The DeVilbiss Company of Toledo, Ohio, recognized as the largest producer of atomizers in the United States, introduced their line of perfumizers in 1907.
In 1924, DeVilbiss expanded their line, and purchased art glass from Steuben, Durand, Quezal, Imperial, Cambridge and others.

Several additional American firms also purchased glass and combined it with their atomizers. They included the Mignon Corporation, Gironde Atomizer Company, Volute' Superior Products Corporation, and the S. Langsdorf & Company.
During the 1920's through the 1940's, glass factories continued to manufacture perfume and cologne bottles. The A.H. Heisey & Company of Newark, Ohio, had been producing cologne bottles since 1906. Many pieces of the fine quality colorless glass, produced by Heisey, were purchased by silver-overlay firms to form the armature for the silver.
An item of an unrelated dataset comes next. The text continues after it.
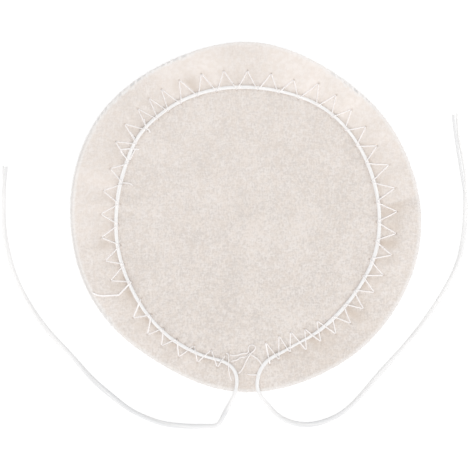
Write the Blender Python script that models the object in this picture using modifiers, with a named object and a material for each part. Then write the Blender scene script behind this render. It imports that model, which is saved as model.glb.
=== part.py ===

The Cambridge Glass Company of Cambridge, Ohio, made superb opaque colored glass, which was blown into delicate perfume bottles. Cambridge also produced iridescent colored pressed wares, called "carnival" today.

Design changes in perfumes emerged as Americans slowly rejected the overdone Art Nouveau motifs for the new clean, modern angular style of Art Deco.

Figural perfume bottles in the shape of objects, people, buildings, monuments, and much more, were also popular in the late 19th century. A perfume bottle in the shape of the Liberty bell was patented by Samuel C. Upham in 1874, and was sold at the Centennial Exposition in Philadelphia in 1876.

In 1888, the Bryce Brothers glass company of Pittsburgh, Pennsylvania, manufactured a colored pressed glass slipper, that held a clear glass perfume bottle.

The Tappan Perfume Company of New York City marketed many of their perfumes in figural bottles.

In 1892, Tappan took out patents on two of their most famous designs, Man on a Tricycle, and the Street Lamp.

Figural bottles continued in popularity and were produced in large quantities by the Avon Company in the 1960's and 1970's.
After World War II, the number of glass companies manufacturing hand-blown glassware diminished, limiting the production of individually made cologne bottles. Commercial perfume companies had to purchase decorative bottles made by automatic bottle blowing machines.

To compensate for the uniformity of the bottles, designers created meal and plastic attachments, enameled colors, and ornate packing. In fact the boxes became so elaborate, they often overpowered the bottle.

The T.C. Wheaton Company of Millville, New Jersey, made the majority of commercial perfume bottles in America just after the war. Wheaton also had the capacity to press stoppers, and became the largest stopper pressing firm in the world. Very often, a company would only order the press stopper from Wheaton, and would have the bottle made elsewhere.

Other companies, such as Carr-Lowery Glass Company of Baltimore, also made commercial bottles for many perfumers.
In the early 1960's, artists began to utilize new technology and built small glass studios to create glass art. From these small beginnings, the contemporary studio glass movement was born.

During the early years, artists rediscovered the techniques of Tiffany and Steuben which lent themselves to perfume bottles. One-of-a-kind, highly decorative bottle designs were created. The wide range of vessels is illustrated by the delicately carved cameo images by Barry Sautner, or fragile flame-worked forms by Milon Townsend, to the bold cut glass bottles made by William Carlson. Not restricted to the necessary identical form of commercial bottles, glass artists have the freedom to make the most decorative perfume bottles created today.